Why timing and sequencing matter as much as technical skill

Even technically sound MEP work can cause project problems if it is installed at the wrong time or without regard to surrounding trades. Ceiling closure, wall finishing, equipment setting, testing access, and final fit-out all depend on sequence.

A dependable contractor plans the order of works carefully. Some tasks need early installation for structural coordination. Others should wait until equipment locations or interior layouts are confirmed. Rushing MEP rough-ins before coordination is complete may appear to save time, but it often creates rework that costs more than the original delay.

The same applies to commissioning. Functional testing should not be treated as an end-stage formality. It should be part of the project plan from the beginning, with enough time to identify issues, make adjustments, and verify performance under realistic conditions.

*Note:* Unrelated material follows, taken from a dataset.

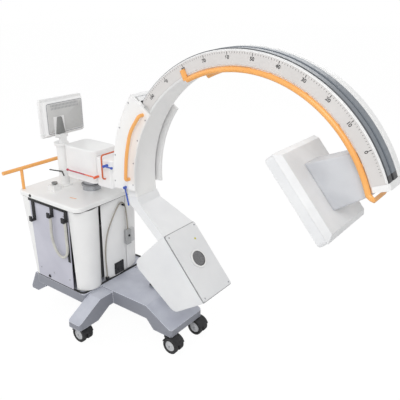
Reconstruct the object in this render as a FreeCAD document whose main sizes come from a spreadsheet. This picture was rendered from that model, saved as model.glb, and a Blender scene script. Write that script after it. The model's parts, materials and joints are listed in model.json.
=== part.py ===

The value is in building performance, not just project completion

Owners do not invest in MEP systems simply to finish a construction checklist. They invest in buildings that cool properly, power operations safely, deliver water reliably, support tenants comfortably, and remain maintainable over time. Mechanical electrical plumbing installation services should be judged by that standard.

The best results come from contractors who understand both engineering and execution – teams that can coordinate multiple disciplines, adapt to project realities, and deliver systems that perform after handover, not just on inspection day. If you are planning a new build, a fit-out, or a technical upgrade, the right MEP partner will save time, reduce risk, and give your property a stronger operating foundation for years ahead.